Man muss nicht unter Paranoia leiden, um jetzt mehr Angst vor Industriespionage zu haben als vorher. Rechtsanwalt Kamps sagt, das auch deutsch Behörden seit Jahren warnen, Deutsche Unternehmen stünden international im Fokus von Industriespionen.

Was also tun? Ähnlich wie sein Kollege Ulbricht rät auch Kamps den Unternehmen, sich genau anzusehen, in welchem Rechtsraum sich ein gewählter Provider bewege. "Die Frage ist, ob ich den sensiblen Teil meiner Datenverarbeitung unbedingt an ein US-Unternehmen auslagern muss", betont Kamps. "Das kann auch jenseits der Geheimdienstüberwachung riskant sein, weil in den USA gespeicherte Informationen nach US-Recht in regulären Gerichtsverfahren unter bestimmten Umständen offen gelegt werden müssen"

Nächste Frage: Muss ich bestimmte, populäre, aber riskante Dienste unbedingt nutzen? Google Docs zum Beispiel wird auch von Unternehmen häufig eingesetzt, um mit Teams Inhalte zu erarbeiten und gemeinsam Dokumente zu verwalten. Die Gefahr des Mitlesens ist gegeben, außerdem hat Google sogar öffentlich gesagt, dass es sich vorbehält, Daten aus unterschiedlichen Quellen zu einem einzigen Nutzerprofil zusammenzuführen. Und wer will schon einen Fußabdruck Größe 52 hinterlassen?

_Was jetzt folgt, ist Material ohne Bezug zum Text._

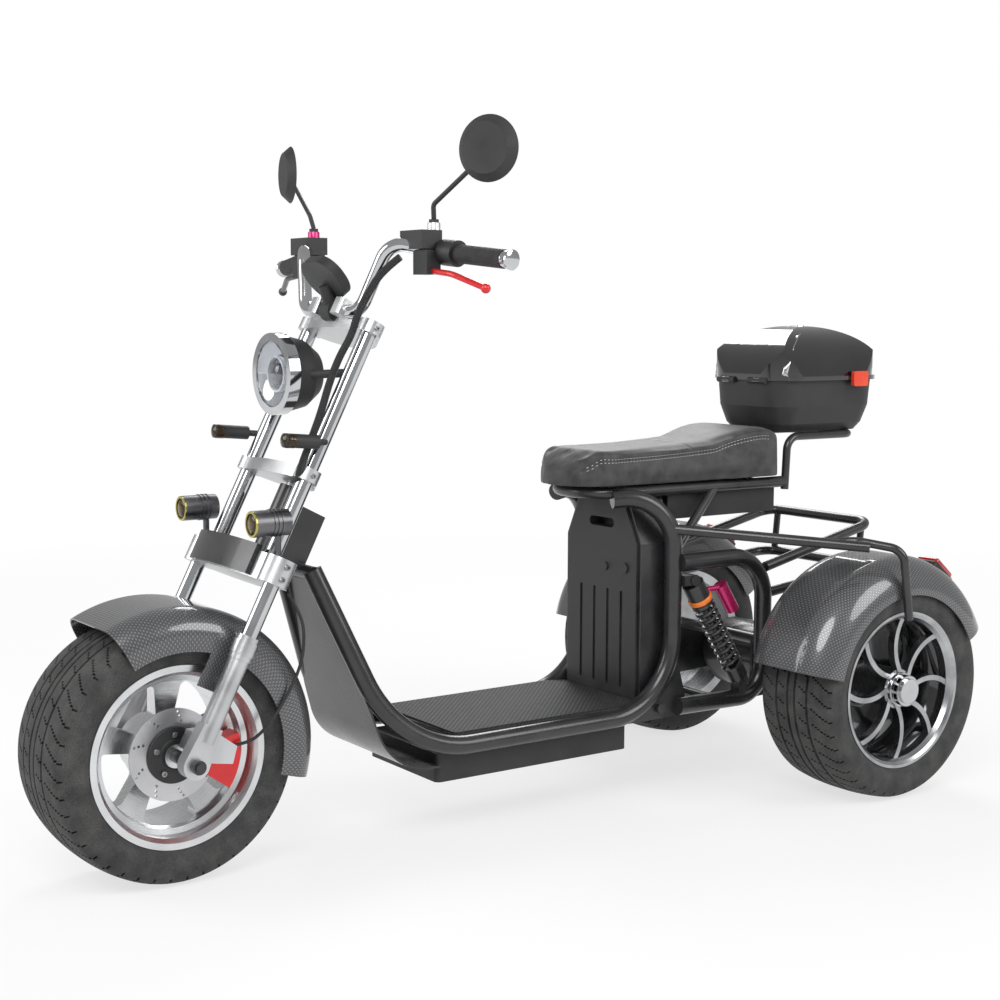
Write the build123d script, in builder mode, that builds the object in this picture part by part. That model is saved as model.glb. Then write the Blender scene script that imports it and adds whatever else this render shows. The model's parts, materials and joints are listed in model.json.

Auf EU-Ebene wird aktuell um ein neues Datenschutzrecht gerungen, dass sich stark an der Situation in Deutschland orientiert. Ziel ist es, dass jeder, der europäische Nutzer adressiert, sich auch an europäisches Datenschutzrecht halten muss. Verstöße werden mit empfindlichen Strafen bedroht. Ob dieser Vorstoß auch die US-Regierung beeindrucken wird, steht allerdings auf einem anderen Blatt.